◆ Exercise details ◆
From the listing below, copy only the lines running from the line that contains "return Solid.extrude(inner_face, Vector(0, 0, card_thickness))" to the line that contains "obj.parent = empty", both included.

Object modeling scripts:
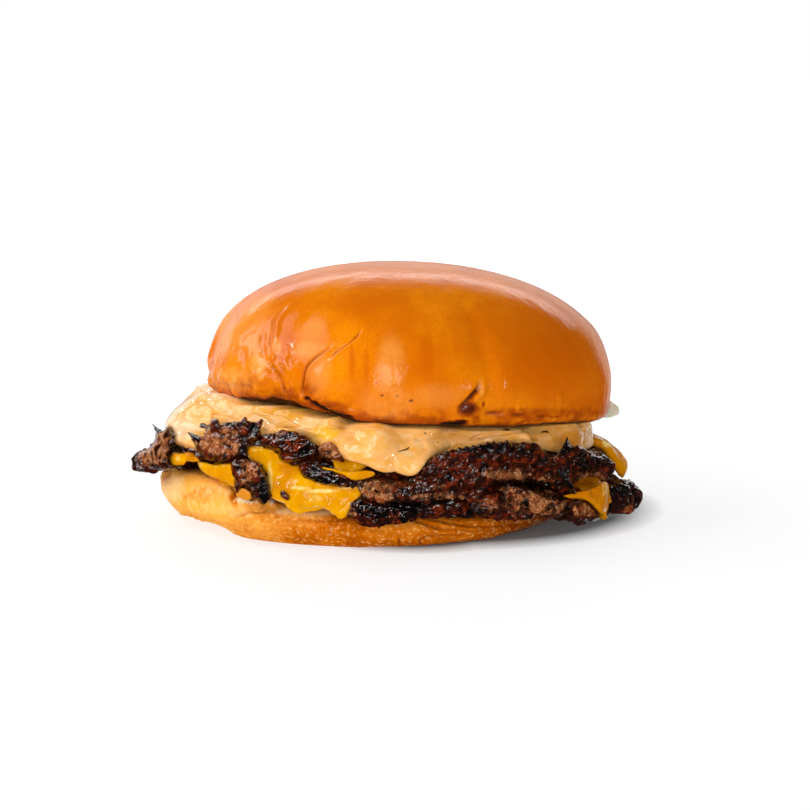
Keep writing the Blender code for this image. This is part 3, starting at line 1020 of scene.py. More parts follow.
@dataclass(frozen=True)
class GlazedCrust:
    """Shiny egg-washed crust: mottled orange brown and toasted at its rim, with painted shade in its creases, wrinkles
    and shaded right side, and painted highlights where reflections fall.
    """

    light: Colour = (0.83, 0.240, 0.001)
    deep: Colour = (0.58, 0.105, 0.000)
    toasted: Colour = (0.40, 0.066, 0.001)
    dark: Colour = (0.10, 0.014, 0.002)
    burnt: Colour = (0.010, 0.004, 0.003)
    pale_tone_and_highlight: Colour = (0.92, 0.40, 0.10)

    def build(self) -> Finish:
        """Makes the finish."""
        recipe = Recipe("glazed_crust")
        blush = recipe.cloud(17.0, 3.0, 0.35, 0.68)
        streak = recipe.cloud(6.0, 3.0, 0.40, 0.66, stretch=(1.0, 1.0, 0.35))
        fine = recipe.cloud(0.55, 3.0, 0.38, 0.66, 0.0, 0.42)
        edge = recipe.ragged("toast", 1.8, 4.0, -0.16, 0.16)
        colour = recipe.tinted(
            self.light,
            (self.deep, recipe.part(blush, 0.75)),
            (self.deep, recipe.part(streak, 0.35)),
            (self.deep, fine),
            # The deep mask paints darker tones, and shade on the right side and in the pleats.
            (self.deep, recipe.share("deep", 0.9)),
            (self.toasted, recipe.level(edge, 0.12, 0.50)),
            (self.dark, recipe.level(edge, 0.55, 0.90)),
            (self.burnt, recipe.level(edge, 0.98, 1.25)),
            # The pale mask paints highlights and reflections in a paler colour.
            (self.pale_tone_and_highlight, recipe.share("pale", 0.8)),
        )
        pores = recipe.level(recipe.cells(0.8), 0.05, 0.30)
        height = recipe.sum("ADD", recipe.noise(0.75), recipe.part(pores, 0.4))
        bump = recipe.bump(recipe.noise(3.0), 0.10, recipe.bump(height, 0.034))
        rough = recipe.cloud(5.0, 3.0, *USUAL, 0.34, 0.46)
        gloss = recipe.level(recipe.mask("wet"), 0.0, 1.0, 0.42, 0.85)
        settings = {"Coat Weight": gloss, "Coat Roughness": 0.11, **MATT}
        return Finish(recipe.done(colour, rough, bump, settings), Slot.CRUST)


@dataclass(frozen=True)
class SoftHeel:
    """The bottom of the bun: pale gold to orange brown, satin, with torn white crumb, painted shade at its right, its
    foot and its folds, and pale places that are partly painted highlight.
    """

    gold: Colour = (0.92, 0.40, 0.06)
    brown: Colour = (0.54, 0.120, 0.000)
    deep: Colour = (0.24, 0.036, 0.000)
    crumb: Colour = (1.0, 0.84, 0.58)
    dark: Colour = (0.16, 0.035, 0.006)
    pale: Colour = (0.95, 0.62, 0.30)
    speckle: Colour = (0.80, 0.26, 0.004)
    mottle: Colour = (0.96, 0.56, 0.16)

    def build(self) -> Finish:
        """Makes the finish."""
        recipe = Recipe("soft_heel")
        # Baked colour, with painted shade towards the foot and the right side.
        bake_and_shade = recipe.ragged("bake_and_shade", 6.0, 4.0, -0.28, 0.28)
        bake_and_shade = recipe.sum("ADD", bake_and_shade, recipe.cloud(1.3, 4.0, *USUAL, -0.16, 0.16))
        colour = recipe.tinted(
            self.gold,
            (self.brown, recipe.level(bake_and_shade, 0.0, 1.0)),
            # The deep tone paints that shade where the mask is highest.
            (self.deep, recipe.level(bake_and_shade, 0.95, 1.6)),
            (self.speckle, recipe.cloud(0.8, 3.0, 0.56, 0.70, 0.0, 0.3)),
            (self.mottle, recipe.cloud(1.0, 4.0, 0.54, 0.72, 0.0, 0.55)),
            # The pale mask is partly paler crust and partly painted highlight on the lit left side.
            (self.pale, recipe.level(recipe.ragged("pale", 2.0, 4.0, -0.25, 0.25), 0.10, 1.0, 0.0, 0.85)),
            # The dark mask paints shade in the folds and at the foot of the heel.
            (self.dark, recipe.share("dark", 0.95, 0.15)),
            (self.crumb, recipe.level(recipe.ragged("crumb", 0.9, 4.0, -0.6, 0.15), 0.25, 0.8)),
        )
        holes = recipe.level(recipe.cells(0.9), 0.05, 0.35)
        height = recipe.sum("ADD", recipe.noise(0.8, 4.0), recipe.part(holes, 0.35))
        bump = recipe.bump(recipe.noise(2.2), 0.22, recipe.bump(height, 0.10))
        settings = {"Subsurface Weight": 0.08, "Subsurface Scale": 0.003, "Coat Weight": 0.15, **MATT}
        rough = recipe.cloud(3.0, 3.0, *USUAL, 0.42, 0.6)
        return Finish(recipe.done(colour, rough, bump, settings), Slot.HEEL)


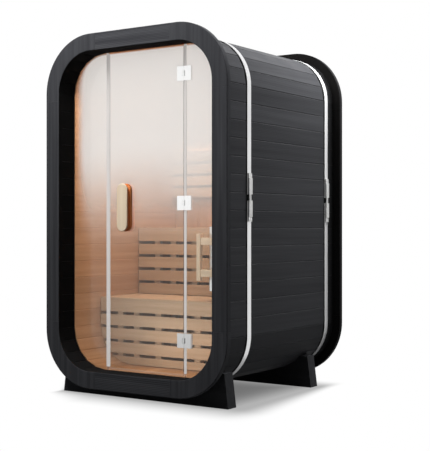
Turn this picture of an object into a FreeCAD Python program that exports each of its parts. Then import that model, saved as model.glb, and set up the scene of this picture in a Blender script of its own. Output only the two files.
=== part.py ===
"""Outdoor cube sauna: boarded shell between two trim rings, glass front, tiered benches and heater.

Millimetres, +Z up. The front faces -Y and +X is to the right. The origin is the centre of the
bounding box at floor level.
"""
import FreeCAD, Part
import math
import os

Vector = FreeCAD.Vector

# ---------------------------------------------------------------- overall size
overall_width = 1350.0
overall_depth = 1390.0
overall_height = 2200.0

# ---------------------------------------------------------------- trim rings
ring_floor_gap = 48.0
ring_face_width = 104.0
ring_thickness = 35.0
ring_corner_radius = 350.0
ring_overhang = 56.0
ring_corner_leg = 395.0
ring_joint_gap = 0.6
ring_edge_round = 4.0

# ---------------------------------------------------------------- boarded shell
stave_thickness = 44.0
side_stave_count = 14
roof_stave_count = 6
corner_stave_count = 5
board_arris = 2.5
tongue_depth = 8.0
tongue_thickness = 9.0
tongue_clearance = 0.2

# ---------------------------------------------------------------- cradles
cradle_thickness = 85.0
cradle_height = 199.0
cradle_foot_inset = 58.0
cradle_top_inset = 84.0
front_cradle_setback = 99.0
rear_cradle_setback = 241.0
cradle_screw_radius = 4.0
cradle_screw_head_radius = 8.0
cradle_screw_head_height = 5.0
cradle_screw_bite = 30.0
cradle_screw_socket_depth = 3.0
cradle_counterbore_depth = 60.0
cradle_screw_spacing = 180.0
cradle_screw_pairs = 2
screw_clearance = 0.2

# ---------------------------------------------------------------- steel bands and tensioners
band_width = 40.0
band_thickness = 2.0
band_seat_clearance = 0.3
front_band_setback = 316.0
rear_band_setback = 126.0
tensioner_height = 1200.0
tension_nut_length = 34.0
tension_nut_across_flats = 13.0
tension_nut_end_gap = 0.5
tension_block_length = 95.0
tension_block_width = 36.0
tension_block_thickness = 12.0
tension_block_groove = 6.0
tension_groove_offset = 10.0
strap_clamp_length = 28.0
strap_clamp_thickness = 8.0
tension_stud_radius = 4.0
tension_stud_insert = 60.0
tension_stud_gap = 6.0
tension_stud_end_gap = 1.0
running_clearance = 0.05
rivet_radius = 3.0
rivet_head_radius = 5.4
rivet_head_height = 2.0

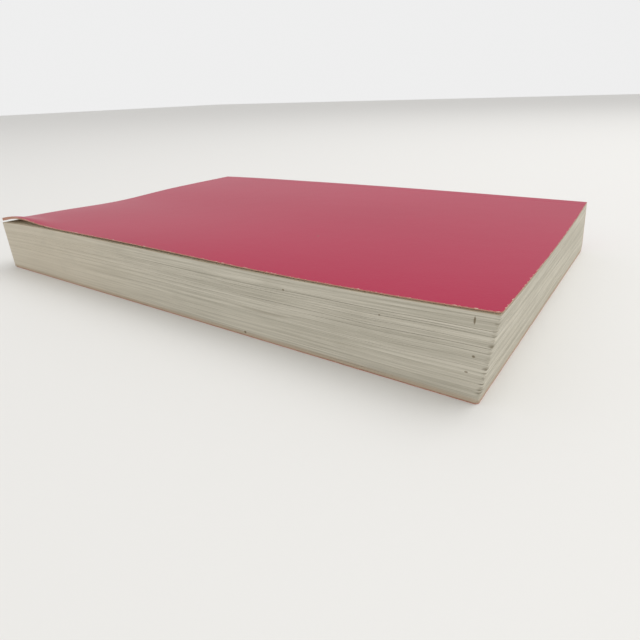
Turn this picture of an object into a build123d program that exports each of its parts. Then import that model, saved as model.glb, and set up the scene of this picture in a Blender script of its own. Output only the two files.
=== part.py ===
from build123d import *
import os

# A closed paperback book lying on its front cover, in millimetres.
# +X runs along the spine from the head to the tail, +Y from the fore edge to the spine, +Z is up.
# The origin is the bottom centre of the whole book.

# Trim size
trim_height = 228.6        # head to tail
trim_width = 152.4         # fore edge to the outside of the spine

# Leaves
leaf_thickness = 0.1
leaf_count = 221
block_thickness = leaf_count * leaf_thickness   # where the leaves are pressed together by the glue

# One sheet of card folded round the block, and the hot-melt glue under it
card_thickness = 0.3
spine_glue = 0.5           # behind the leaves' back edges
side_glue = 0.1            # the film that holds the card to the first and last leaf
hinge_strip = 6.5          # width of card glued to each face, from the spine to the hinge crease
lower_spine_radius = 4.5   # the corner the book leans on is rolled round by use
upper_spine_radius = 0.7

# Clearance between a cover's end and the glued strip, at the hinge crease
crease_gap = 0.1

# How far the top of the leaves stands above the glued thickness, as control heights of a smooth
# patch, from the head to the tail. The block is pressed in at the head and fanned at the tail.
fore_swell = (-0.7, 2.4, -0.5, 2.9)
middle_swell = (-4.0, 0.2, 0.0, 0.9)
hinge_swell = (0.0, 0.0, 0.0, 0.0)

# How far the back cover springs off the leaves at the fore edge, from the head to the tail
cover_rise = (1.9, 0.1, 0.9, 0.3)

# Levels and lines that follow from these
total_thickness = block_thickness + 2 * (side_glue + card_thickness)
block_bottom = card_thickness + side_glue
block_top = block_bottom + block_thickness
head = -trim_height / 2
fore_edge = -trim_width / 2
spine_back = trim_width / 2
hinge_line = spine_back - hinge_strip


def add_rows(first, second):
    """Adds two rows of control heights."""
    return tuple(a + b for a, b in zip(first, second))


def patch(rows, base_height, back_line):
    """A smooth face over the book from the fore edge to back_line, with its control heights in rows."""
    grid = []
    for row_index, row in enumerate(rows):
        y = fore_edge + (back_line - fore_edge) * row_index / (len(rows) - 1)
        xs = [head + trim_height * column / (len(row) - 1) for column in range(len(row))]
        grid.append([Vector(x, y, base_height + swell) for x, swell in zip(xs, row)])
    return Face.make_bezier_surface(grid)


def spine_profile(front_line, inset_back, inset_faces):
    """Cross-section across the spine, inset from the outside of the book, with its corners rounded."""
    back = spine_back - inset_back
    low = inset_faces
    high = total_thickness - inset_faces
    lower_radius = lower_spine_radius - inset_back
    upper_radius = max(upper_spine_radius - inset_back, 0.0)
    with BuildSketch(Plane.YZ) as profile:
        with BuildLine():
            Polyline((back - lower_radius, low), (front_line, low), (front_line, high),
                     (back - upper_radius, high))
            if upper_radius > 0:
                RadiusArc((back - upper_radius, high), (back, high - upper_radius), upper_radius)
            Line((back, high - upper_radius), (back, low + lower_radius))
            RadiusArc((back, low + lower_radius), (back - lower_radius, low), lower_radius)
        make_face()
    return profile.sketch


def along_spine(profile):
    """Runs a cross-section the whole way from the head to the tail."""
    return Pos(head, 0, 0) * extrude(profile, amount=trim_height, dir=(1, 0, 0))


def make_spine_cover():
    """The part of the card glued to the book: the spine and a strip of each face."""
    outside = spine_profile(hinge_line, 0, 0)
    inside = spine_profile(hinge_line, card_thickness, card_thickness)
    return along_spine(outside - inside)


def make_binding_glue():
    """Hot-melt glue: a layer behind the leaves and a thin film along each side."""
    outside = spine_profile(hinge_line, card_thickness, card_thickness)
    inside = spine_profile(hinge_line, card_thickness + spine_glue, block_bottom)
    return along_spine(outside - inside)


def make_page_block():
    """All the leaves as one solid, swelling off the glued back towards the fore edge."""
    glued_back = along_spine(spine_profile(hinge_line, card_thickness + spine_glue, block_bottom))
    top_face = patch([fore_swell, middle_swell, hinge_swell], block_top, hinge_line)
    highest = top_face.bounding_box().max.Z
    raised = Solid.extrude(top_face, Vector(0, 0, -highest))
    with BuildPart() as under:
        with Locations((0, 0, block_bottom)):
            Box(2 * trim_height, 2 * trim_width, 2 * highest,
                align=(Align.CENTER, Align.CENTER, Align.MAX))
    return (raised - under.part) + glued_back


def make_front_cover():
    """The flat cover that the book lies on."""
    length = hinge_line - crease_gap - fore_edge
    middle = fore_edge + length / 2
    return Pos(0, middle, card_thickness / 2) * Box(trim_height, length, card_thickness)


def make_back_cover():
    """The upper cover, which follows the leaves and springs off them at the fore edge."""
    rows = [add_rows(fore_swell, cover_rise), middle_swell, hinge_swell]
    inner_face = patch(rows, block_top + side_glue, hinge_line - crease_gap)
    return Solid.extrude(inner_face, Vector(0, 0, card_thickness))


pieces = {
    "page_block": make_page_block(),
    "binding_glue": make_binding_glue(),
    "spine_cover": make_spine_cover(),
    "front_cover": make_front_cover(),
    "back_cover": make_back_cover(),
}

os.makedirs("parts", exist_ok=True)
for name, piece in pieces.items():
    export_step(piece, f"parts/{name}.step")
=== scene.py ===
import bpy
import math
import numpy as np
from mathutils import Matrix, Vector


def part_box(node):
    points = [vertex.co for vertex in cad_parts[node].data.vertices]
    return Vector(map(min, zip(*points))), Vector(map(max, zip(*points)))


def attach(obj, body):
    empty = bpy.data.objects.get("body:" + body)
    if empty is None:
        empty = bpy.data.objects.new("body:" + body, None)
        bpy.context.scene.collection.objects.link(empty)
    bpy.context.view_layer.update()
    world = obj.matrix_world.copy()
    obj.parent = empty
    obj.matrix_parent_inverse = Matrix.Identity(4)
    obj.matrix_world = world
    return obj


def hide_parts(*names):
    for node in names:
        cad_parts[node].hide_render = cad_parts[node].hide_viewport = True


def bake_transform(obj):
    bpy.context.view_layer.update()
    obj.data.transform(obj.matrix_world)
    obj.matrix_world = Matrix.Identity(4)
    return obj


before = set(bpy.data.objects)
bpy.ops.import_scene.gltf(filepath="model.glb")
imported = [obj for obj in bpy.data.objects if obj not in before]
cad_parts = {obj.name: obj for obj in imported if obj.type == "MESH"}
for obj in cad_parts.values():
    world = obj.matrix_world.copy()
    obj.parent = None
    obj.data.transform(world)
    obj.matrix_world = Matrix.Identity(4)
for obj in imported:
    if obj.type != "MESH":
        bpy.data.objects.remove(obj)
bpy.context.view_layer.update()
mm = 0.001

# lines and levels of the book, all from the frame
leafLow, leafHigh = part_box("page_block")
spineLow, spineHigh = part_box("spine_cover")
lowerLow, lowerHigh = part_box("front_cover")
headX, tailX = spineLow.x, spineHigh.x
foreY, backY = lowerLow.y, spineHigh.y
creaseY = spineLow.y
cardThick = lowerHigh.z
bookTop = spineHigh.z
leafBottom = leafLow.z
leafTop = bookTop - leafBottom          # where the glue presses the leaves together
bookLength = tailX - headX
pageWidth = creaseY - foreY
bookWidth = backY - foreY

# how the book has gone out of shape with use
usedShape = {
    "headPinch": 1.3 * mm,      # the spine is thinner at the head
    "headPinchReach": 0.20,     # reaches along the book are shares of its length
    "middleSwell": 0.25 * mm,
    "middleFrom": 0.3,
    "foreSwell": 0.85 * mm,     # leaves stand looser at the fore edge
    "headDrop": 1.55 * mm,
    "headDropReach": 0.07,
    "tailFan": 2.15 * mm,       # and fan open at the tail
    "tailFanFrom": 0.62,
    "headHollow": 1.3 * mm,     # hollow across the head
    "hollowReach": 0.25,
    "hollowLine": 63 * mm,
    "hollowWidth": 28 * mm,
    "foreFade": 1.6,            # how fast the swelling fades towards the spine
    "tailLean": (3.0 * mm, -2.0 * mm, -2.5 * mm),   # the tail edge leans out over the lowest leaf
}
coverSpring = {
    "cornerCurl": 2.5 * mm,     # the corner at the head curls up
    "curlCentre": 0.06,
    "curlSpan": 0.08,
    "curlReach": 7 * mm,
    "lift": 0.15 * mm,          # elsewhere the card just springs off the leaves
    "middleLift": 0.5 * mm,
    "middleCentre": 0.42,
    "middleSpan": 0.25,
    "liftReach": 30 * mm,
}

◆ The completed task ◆
    return Solid.extrude(inner_face, Vector(0, 0, card_thickness))


pieces = {
    "page_block": make_page_block(),
    "binding_glue": make_binding_glue(),
    "spine_cover": make_spine_cover(),
    "front_cover": make_front_cover(),
    "back_cover": make_back_cover(),
}

os.makedirs("parts", exist_ok=True)
for name, piece in pieces.items():
    export_step(piece, f"parts/{name}.step")
=== scene.py ===
import bpy
import math
import numpy as np
from mathutils import Matrix, Vector


def part_box(node):
    points = [vertex.co for vertex in cad_parts[node].data.vertices]
    return Vector(map(min, zip(*points))), Vector(map(max, zip(*points)))


def attach(obj, body):
    empty = bpy.data.objects.get("body:" + body)
    if empty is None:
        empty = bpy.data.objects.new("body:" + body, None)
        bpy.context.scene.collection.objects.link(empty)
    bpy.context.view_layer.update()
    world = obj.matrix_world.copy()
    obj.parent = empty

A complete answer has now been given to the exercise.